One goal of this study is to examine whether changes in the immigration of different immigrant groups caused increased or reduced perceptions of threat within Western European host societies. In accordance with the presented theoretical framework and contemporary immigration patterns for countries under analyses, I use the following classification of major immigrant groups: (1) old EU member states (before 2004); (2) new EU member states (since 2004); (3) countries in the Global South (excluding EU member states); and (4) asylum seekers (in general). I follow this with a discussion of why this particular classification is relevant.

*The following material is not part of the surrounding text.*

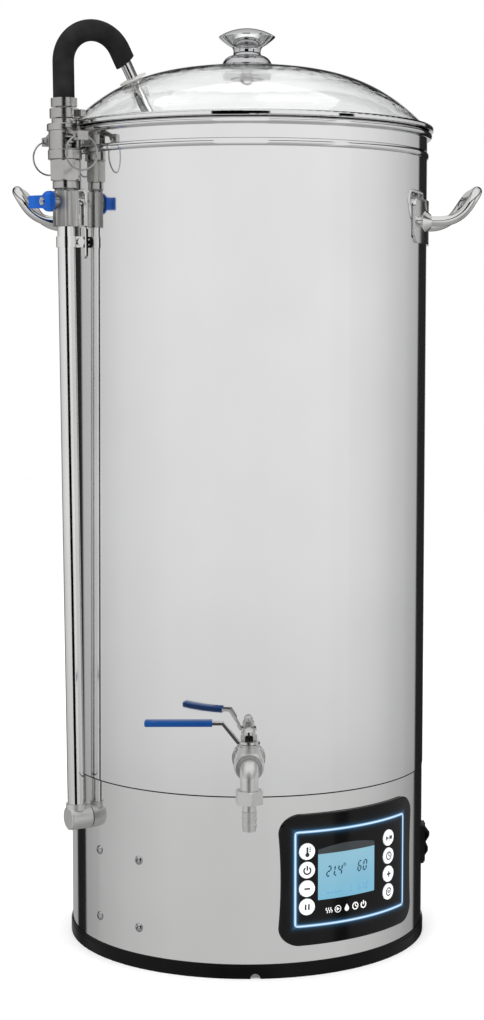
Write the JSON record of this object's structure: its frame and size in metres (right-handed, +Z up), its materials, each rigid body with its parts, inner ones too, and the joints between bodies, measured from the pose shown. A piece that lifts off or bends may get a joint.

First, within-EU immigration makes up a large part of overall immigration numbers. In 2020, 13.5 million EU citizens are settled in another EU country (Eurostat, 2021a), whereby citizens from new EU member states emigrate at a higher rate and predominantly to old EU member states (Eurostat, 2021a). With the eastern enlargement, beginning in 2004, the EU underwent its largest and fastest expansion to date when 13 countries, mostly in Eastern Europe, joined the European Union. Within roughly a decade of the EU’s eastern enlargement, about 74 million people from poorer, formerly communist, countries became EU citizens and were progressively granted freedom of movement and the possibility of living and working in all EU countries. Eastern enlargement triggered heated public debates in Western EU countries concerning both economic threat perceptions and cultural threat perceptions. 1 With immigration from new EU member states in the East, citizens in the old EU member states fear competition on labor markets and the exploitation of their social welfare systems, since immigrants from Eastern Europe are stereotyped as economically more vulnerable. Furthermore, even though they are predominantly Christian, Eastern Europeans are likely to be perceived as culturally different, having been socialized under communist rule. Immigration from old EU member states, however, is likely to trigger less pronounced economic and cultural threat perceptions among Western European populations since, for decades, these countries underwent a process of economic and cultural integration. Through travels, study exchange programs, and business cooperation, threat-reducing familiarity could be established.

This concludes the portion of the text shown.